CDS seller concentration contributes to financial fragility

The qualitative results of Siriwardane’s paper aren’t surprising. When major CDS sellers’ capital decreases, they are less eager to take on more risk and demand a higher premium for CDS protection, increasing spreads. Second, when CDS sales are dominated by a few major players, volatility goes up because fluctuations in any one of their portfolios has an outsized impact on the overall market.

But Siriwardane was able to back this up first with analysis of 600 million CDS positions covering 5700 underlying entities.

“The DTCC supplies trade processing and registration services for all major dealers of CDS, so I am able to effectively observe the entire U.S. market from 2010 to 2014,” he writes.

He found that a one standard deviation capital loss among the five largest CDS sellers resulted in a 2.8% increase in weekly CDS spreads, which is significant when you consider that the standard deviation for weekly CDS spreads was just 6% for the typical firm. He was also able to show that a one standard deviation increase in seller concentration results in a 2% increase in price volatility.

Hedge funds have picked up where dealers left off

“The fact that the level of risk bearing capital in a market impacts risk premiums provides a potential rationale for outside capital injections (e.g. bailouts) when sellers are under-capitalized,” writes Siriwardane. “A deeper point is that the distribution of capital injections can also have a substantial impact on pricing.”

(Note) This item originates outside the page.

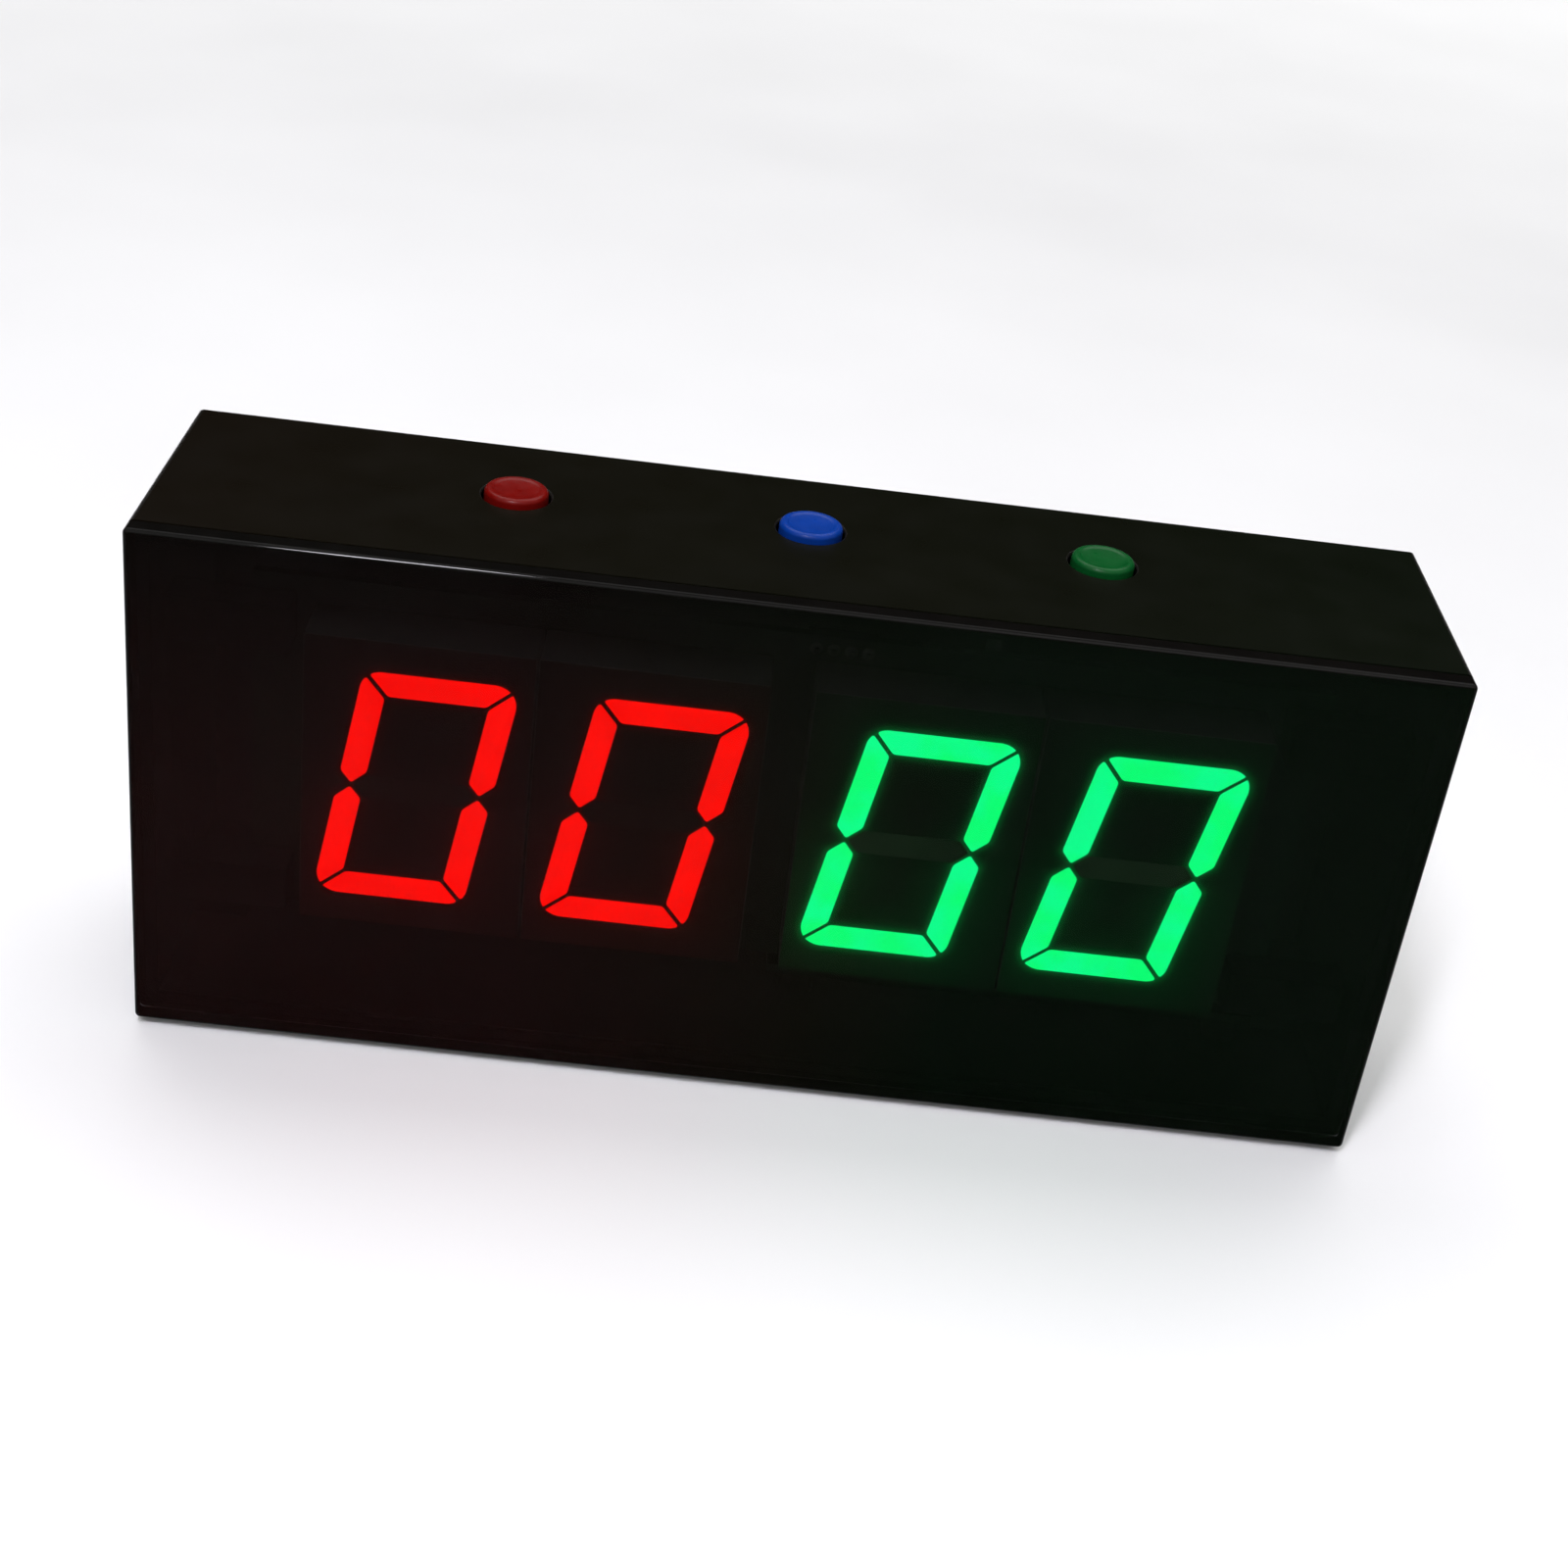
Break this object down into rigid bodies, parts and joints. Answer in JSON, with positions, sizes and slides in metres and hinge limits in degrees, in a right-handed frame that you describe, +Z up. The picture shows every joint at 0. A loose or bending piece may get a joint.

At this point we’re basically talking about too-big-to-fail CDS sellers, as Siriwardane himself acknowledges. During the financial crisis AIG was the world’s largest CDS seller, but regulations haven’t forced to AIG to hold more capital to account for its CDS business, it’s caused AIG to pull back, and hedge funds have taken up the slack.

“A likely explanation for this pattern is that new regulation has made it less profitable (or even possible) for dealers to ultimately bear credit risk via CDS. Still, it is important to consider whether moving this function to the largely unregulated sphere of hedge funds and asset managers is optimal from a financial stability perspective,” writes Siriwardane.